Print the listing below from its opening line through the line holding "INCH = 25.4", both ends included.

══ Information supplied

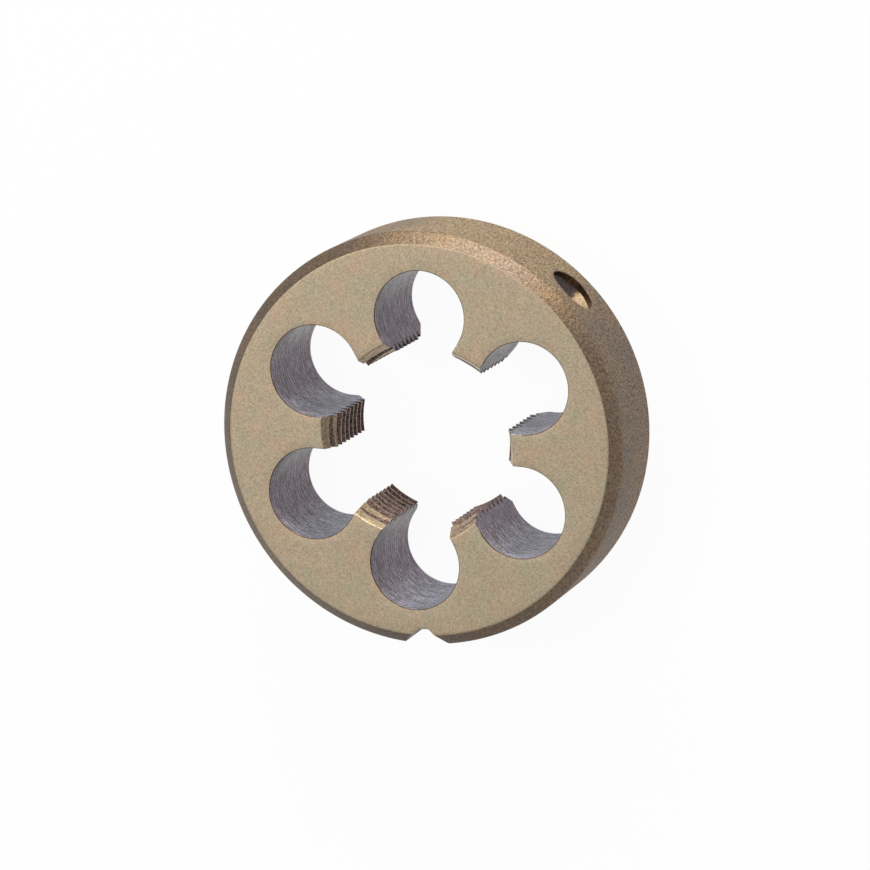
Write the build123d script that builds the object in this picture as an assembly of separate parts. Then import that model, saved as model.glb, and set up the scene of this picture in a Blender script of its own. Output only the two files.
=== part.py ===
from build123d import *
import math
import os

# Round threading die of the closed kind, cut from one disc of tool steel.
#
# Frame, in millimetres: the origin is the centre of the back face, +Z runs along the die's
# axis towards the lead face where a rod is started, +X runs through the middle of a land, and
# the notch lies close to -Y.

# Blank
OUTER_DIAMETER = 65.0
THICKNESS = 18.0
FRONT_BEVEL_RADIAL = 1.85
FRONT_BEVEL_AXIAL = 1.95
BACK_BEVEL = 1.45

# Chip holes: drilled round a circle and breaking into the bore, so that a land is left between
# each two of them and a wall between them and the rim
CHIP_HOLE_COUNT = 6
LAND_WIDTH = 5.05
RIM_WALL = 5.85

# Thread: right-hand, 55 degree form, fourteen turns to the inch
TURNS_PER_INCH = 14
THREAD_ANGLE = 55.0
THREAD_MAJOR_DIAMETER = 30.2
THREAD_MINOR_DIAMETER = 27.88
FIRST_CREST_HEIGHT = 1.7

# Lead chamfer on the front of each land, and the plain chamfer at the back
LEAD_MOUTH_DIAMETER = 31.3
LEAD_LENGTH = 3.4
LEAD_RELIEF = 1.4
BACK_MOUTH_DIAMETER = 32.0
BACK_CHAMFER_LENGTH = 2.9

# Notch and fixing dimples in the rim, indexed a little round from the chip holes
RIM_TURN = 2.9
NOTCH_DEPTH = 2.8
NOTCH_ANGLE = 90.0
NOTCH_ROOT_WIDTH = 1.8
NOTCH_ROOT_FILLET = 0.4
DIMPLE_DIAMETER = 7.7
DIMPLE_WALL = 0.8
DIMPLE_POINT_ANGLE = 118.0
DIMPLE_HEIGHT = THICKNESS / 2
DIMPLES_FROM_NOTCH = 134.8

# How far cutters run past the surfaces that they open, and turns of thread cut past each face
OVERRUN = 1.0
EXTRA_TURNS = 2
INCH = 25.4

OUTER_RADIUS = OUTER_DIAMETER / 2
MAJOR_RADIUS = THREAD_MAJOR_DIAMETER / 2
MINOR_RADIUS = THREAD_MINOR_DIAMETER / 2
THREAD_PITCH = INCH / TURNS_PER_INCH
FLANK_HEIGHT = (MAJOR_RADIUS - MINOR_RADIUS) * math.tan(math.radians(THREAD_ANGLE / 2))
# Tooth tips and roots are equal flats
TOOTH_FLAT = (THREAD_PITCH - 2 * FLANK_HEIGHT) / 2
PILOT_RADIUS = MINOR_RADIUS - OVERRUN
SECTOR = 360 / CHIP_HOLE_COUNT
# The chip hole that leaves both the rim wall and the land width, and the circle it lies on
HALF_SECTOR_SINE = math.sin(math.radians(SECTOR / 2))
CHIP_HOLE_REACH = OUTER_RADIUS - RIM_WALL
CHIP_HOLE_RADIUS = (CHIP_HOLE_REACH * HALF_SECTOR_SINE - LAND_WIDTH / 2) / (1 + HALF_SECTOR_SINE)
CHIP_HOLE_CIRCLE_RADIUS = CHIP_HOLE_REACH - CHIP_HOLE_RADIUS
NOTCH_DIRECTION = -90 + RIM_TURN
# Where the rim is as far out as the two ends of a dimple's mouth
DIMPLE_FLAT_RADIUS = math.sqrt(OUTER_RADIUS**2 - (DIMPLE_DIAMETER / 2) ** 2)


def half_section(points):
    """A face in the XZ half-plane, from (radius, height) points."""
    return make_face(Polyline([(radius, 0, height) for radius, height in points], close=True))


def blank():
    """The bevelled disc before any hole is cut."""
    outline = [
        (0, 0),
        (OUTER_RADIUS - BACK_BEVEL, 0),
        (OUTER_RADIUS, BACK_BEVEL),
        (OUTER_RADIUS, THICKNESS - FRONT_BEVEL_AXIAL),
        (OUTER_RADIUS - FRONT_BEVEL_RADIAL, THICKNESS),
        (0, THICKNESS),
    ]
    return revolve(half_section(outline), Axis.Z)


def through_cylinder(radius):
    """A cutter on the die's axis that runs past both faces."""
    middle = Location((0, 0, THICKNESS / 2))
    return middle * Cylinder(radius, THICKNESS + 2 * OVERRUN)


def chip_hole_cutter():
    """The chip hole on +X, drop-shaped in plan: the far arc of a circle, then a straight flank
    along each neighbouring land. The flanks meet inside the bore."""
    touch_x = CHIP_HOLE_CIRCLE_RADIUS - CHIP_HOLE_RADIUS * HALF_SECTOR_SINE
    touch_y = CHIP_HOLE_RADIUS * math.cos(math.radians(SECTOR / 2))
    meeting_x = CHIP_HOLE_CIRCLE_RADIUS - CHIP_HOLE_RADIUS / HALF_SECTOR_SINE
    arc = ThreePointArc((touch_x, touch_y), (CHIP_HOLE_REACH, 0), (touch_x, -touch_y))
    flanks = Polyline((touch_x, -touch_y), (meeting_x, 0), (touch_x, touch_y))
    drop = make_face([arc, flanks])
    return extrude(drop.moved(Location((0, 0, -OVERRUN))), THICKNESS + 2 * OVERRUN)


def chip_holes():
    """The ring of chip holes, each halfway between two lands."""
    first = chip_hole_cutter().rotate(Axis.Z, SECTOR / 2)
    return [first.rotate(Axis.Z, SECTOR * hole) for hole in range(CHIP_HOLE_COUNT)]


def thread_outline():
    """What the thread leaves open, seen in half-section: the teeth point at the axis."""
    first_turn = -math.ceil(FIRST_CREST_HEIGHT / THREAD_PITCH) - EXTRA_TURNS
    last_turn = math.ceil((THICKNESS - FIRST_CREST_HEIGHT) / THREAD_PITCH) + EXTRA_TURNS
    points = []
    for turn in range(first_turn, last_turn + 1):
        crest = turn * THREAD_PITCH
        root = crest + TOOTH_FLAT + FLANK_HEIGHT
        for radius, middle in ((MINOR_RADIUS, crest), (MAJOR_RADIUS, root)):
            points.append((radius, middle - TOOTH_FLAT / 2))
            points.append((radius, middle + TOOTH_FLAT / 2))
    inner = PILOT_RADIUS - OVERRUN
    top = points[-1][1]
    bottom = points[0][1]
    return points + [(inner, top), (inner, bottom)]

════

Full answer:
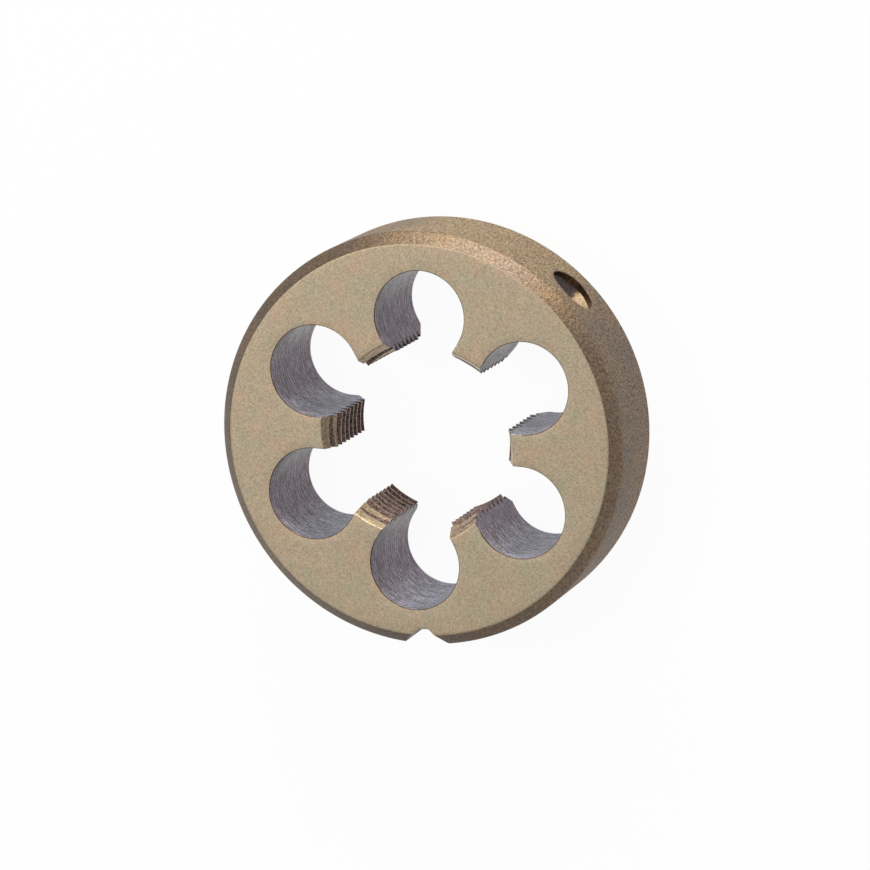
Write the build123d script that builds the object in this picture as an assembly of separate parts. Then import that model, saved as model.glb, and set up the scene of this picture in a Blender script of its own. Output only the two files.
=== part.py ===
from build123d import *
import math
import os

# Round threading die of the closed kind, cut from one disc of tool steel.
#
# Frame, in millimetres: the origin is the centre of the back face, +Z runs along the die's
# axis towards the lead face where a rod is started, +X runs through the middle of a land, and
# the notch lies close to -Y.

# Blank
OUTER_DIAMETER = 65.0
THICKNESS = 18.0
FRONT_BEVEL_RADIAL = 1.85
FRONT_BEVEL_AXIAL = 1.95
BACK_BEVEL = 1.45

# Chip holes: drilled round a circle and breaking into the bore, so that a land is left between
# each two of them and a wall between them and the rim
CHIP_HOLE_COUNT = 6
LAND_WIDTH = 5.05
RIM_WALL = 5.85

# Thread: right-hand, 55 degree form, fourteen turns to the inch
TURNS_PER_INCH = 14
THREAD_ANGLE = 55.0
THREAD_MAJOR_DIAMETER = 30.2
THREAD_MINOR_DIAMETER = 27.88
FIRST_CREST_HEIGHT = 1.7

# Lead chamfer on the front of each land, and the plain chamfer at the back
LEAD_MOUTH_DIAMETER = 31.3
LEAD_LENGTH = 3.4
LEAD_RELIEF = 1.4
BACK_MOUTH_DIAMETER = 32.0
BACK_CHAMFER_LENGTH = 2.9

# Notch and fixing dimples in the rim, indexed a little round from the chip holes
RIM_TURN = 2.9
NOTCH_DEPTH = 2.8
NOTCH_ANGLE = 90.0
NOTCH_ROOT_WIDTH = 1.8
NOTCH_ROOT_FILLET = 0.4
DIMPLE_DIAMETER = 7.7
DIMPLE_WALL = 0.8
DIMPLE_POINT_ANGLE = 118.0
DIMPLE_HEIGHT = THICKNESS / 2
DIMPLES_FROM_NOTCH = 134.8

# How far cutters run past the surfaces that they open, and turns of thread cut past each face
OVERRUN = 1.0
EXTRA_TURNS = 2
INCH = 25.4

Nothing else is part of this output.